Find every line of the listing below where "caption" appears, and copy it.

[START OF DATA SHOWN]

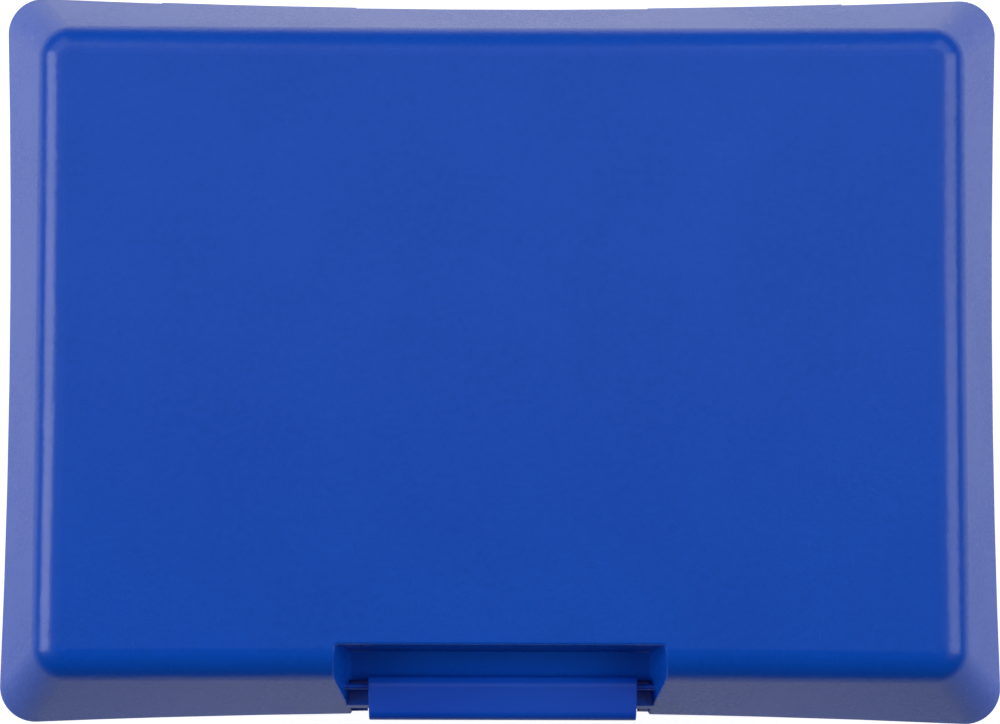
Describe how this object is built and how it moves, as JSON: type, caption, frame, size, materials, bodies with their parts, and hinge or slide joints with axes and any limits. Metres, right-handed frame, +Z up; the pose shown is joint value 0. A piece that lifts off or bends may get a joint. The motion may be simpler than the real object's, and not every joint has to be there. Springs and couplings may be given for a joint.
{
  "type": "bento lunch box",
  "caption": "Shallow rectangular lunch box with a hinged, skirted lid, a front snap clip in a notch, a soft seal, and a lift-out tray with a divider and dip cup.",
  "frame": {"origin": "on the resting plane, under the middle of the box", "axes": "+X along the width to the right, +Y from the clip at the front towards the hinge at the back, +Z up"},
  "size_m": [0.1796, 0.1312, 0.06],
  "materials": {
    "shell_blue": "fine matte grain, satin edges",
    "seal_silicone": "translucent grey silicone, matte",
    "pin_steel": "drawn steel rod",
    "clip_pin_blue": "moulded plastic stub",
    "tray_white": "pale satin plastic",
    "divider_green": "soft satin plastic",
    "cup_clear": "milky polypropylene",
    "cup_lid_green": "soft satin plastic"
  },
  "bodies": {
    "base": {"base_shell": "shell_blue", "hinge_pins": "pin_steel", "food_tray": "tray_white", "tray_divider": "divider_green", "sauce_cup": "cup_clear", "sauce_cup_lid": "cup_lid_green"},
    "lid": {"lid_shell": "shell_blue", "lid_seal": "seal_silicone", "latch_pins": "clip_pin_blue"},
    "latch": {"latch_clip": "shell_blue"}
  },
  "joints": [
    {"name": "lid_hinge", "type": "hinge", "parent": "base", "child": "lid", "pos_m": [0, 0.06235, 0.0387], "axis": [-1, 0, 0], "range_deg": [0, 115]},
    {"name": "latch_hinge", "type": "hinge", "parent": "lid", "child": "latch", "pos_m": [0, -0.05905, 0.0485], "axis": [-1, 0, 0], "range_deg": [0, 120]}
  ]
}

[END OF DATA SHOWN]
[START OF DATA SHOWN]

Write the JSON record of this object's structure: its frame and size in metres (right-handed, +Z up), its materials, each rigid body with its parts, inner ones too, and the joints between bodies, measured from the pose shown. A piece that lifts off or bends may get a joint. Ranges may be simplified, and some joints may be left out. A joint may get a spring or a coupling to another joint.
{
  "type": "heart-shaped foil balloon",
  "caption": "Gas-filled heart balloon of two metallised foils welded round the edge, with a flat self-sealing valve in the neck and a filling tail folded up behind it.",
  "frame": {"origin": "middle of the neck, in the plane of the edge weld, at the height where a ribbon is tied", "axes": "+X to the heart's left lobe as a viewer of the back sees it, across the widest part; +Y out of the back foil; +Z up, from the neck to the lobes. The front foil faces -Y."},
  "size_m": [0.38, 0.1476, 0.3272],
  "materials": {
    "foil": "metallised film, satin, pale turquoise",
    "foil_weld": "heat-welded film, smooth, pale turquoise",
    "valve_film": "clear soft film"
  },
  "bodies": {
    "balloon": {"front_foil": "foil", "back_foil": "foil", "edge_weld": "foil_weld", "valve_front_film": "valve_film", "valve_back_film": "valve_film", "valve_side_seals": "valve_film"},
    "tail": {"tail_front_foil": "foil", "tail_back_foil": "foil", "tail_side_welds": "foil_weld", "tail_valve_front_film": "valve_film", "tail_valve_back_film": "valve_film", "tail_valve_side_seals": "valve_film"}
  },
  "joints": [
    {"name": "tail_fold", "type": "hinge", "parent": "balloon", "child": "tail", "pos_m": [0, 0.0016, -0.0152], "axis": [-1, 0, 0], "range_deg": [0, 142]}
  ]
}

[END OF DATA SHOWN]

RESPONSE FOR THIS EXERCISE:
Describe how this object is built and how it moves, as JSON: type, caption, frame, size, materials, bodies with their parts, and hinge or slide joints with axes and any limits. Metres, right-handed frame, +Z up; the pose shown is joint value 0. A piece that lifts off or bends may get a joint. The motion may be simpler than the real object's, and not every joint has to be there. Springs and couplings may be given for a joint.
  "caption": "Shallow rectangular lunch box with a hinged, skirted lid, a front snap clip in a notch, a soft seal, and a lift-out tray with a divider and dip cup.",
  "caption": "Gas-filled heart balloon of two metallised foils welded round the edge, with a flat self-sealing valve in the neck and a filling tail folded up behind it.",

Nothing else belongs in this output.